What you need to do
Will you quote precisely the lines that run from the top of the material below to the line containing "return points", both ends included?

Recorded information
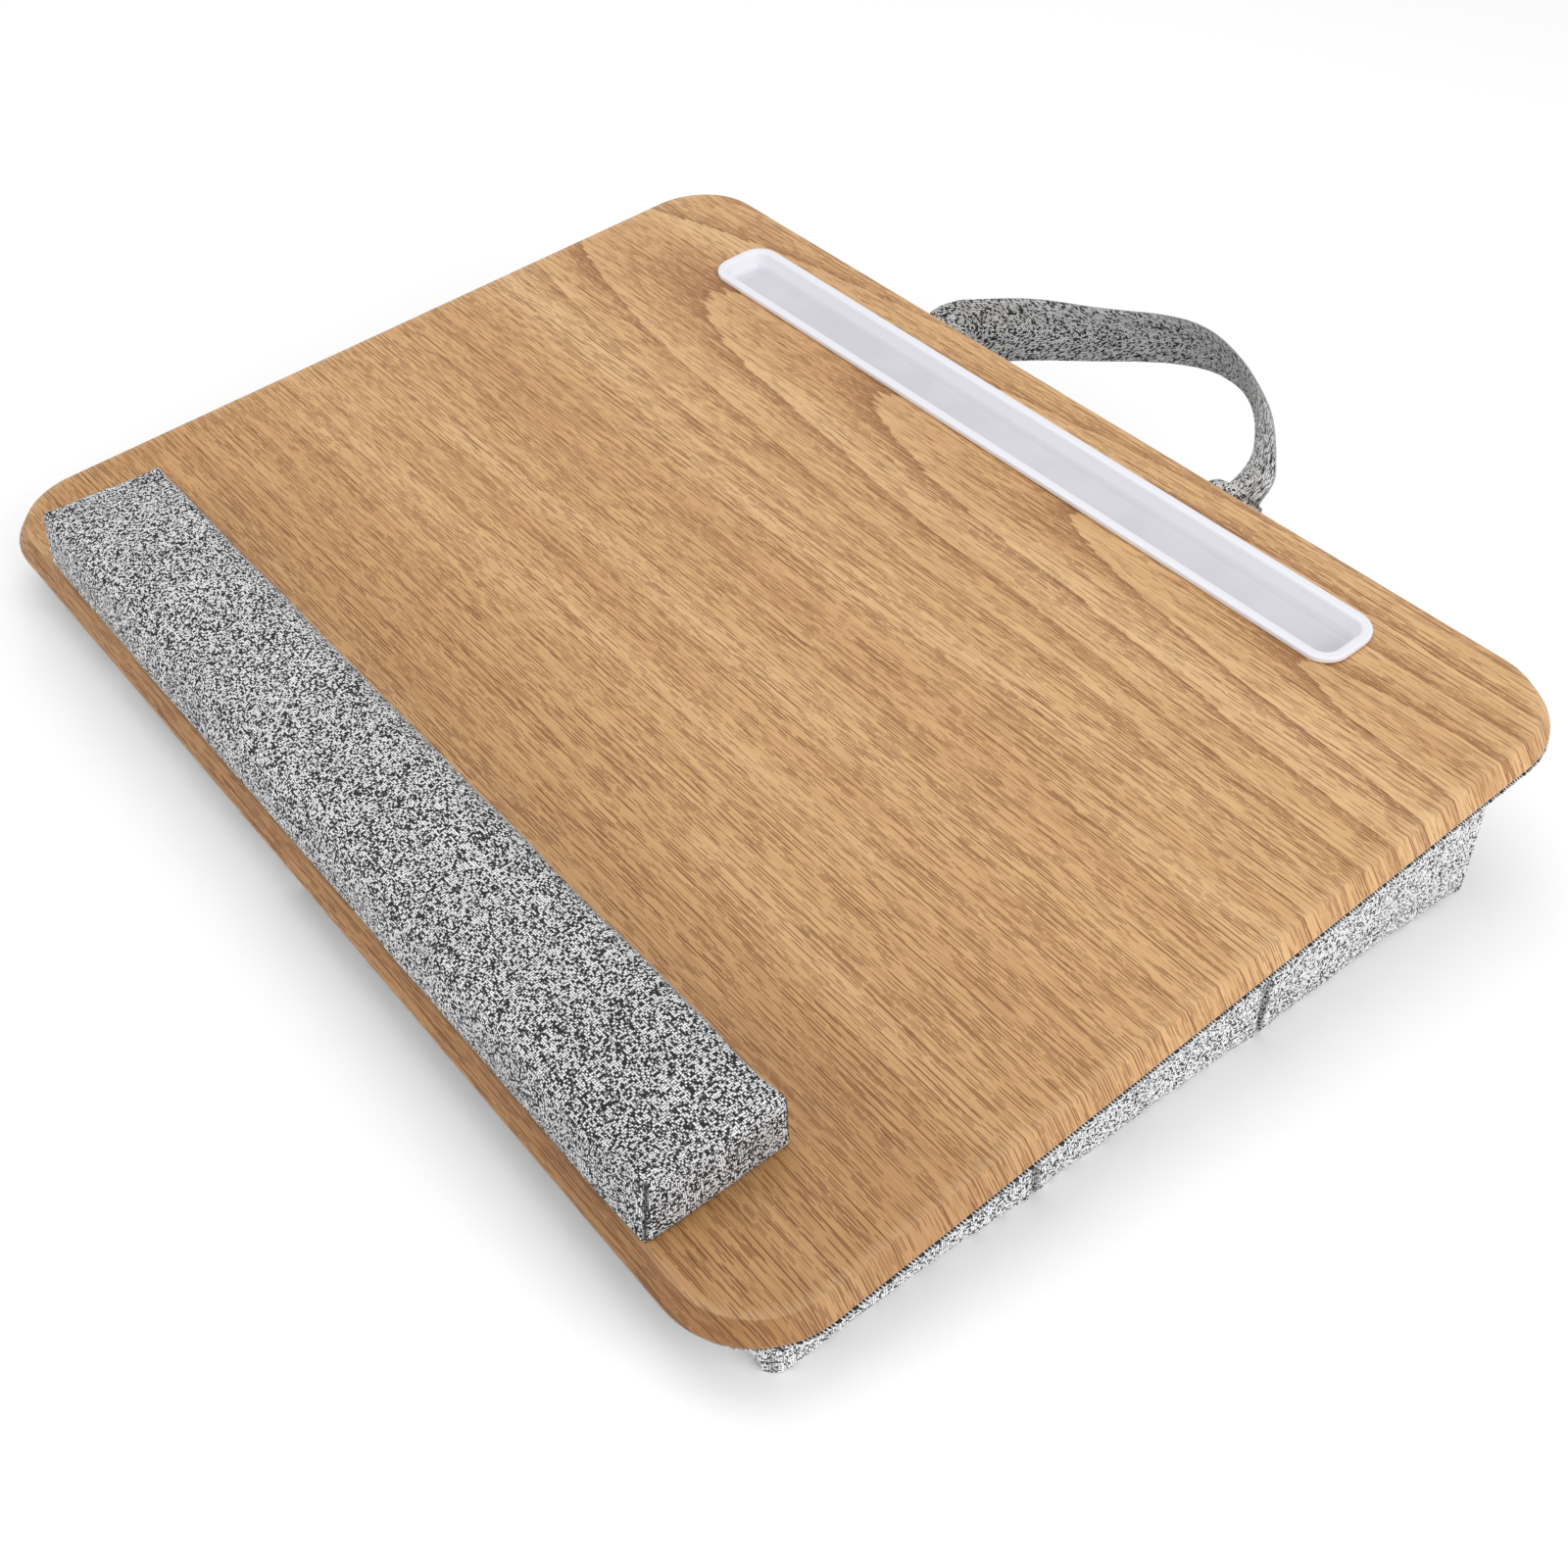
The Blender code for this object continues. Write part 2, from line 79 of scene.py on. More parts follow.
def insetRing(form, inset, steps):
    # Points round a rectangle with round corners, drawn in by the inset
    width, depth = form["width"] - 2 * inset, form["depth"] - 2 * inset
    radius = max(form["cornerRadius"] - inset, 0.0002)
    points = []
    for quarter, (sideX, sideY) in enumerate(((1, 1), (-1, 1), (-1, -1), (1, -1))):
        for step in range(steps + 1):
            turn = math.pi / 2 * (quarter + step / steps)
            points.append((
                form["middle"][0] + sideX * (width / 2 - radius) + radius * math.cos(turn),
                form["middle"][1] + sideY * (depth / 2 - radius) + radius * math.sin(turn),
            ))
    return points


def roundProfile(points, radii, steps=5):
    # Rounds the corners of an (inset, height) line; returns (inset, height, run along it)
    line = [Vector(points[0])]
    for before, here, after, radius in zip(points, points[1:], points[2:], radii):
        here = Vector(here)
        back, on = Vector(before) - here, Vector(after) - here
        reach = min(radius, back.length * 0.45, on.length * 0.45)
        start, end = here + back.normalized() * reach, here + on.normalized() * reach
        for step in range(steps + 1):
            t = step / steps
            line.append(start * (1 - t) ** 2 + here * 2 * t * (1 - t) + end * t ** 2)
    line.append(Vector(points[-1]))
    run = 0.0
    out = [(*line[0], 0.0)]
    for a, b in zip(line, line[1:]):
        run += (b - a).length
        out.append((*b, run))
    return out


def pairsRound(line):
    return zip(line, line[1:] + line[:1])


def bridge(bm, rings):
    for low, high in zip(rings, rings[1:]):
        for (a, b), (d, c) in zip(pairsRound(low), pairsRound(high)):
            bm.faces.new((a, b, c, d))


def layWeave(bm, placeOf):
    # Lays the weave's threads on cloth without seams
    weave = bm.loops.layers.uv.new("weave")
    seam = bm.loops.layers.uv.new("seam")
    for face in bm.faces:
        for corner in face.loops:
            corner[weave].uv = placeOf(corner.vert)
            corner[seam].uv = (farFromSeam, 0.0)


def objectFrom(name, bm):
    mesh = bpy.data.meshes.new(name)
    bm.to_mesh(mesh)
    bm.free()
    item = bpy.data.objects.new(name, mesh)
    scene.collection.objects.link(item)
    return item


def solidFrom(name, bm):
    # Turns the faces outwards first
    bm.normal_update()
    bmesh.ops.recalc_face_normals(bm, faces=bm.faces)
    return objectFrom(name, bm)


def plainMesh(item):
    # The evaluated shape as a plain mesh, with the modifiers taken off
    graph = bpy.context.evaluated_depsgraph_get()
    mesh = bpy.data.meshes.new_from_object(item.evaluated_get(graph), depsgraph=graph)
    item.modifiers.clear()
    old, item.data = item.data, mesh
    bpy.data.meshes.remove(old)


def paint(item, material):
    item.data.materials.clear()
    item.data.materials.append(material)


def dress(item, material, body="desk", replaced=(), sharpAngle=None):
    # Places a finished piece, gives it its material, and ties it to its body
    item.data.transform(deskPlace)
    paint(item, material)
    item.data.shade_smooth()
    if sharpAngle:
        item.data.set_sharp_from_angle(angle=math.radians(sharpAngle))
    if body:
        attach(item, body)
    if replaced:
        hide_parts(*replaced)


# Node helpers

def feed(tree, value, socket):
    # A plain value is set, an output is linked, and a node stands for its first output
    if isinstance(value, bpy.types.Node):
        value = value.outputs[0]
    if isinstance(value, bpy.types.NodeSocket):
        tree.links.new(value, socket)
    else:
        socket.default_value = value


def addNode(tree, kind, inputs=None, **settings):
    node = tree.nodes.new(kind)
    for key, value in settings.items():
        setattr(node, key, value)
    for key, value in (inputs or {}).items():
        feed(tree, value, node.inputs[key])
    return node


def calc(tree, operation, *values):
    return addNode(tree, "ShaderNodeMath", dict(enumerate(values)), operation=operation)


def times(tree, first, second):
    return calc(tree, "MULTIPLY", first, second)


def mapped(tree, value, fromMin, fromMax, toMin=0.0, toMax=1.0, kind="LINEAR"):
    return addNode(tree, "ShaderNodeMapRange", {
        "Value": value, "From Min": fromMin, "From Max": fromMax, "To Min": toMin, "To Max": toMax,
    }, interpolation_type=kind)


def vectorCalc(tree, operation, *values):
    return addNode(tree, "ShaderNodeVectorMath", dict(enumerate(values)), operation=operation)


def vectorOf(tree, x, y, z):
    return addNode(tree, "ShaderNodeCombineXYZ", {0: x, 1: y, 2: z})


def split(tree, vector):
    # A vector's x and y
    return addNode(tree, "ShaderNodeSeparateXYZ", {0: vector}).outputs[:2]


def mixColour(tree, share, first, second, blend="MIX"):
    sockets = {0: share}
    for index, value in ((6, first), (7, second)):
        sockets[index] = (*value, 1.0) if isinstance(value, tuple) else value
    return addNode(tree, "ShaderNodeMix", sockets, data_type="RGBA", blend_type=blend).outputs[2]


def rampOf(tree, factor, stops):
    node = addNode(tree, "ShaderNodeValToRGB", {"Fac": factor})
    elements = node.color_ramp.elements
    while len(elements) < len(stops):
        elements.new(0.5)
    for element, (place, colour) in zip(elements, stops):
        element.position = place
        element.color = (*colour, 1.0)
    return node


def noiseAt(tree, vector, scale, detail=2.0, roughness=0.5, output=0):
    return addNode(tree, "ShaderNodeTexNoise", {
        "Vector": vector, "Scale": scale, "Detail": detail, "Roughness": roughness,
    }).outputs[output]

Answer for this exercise
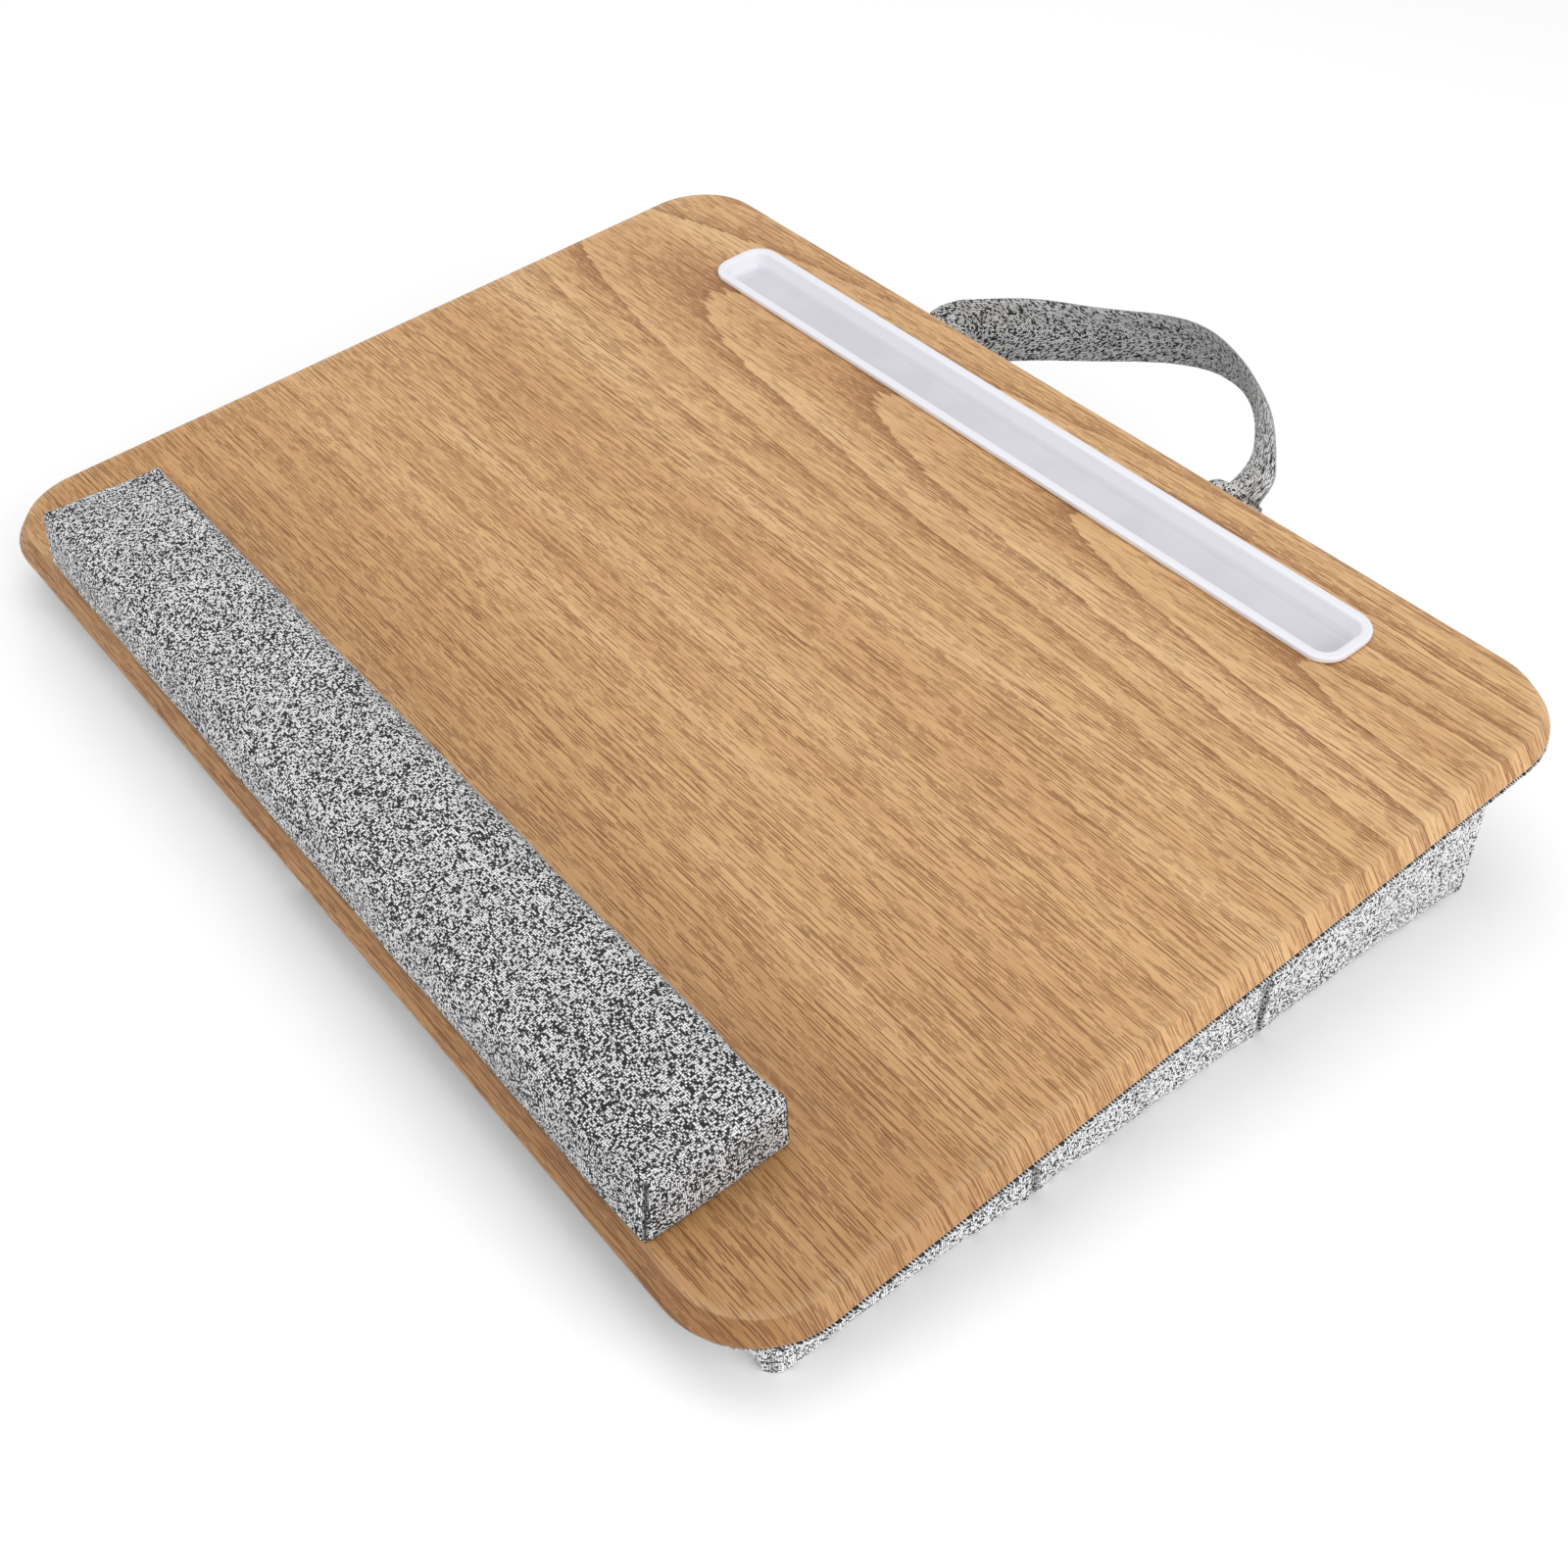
The Blender code for this object continues. Write part 2, from line 79 of scene.py on. More parts follow.
def insetRing(form, inset, steps):
    # Points round a rectangle with round corners, drawn in by the inset
    width, depth = form["width"] - 2 * inset, form["depth"] - 2 * inset
    radius = max(form["cornerRadius"] - inset, 0.0002)
    points = []
    for quarter, (sideX, sideY) in enumerate(((1, 1), (-1, 1), (-1, -1), (1, -1))):
        for step in range(steps + 1):
            turn = math.pi / 2 * (quarter + step / steps)
            points.append((
                form["middle"][0] + sideX * (width / 2 - radius) + radius * math.cos(turn),
                form["middle"][1] + sideY * (depth / 2 - radius) + radius * math.sin(turn),
            ))
    return points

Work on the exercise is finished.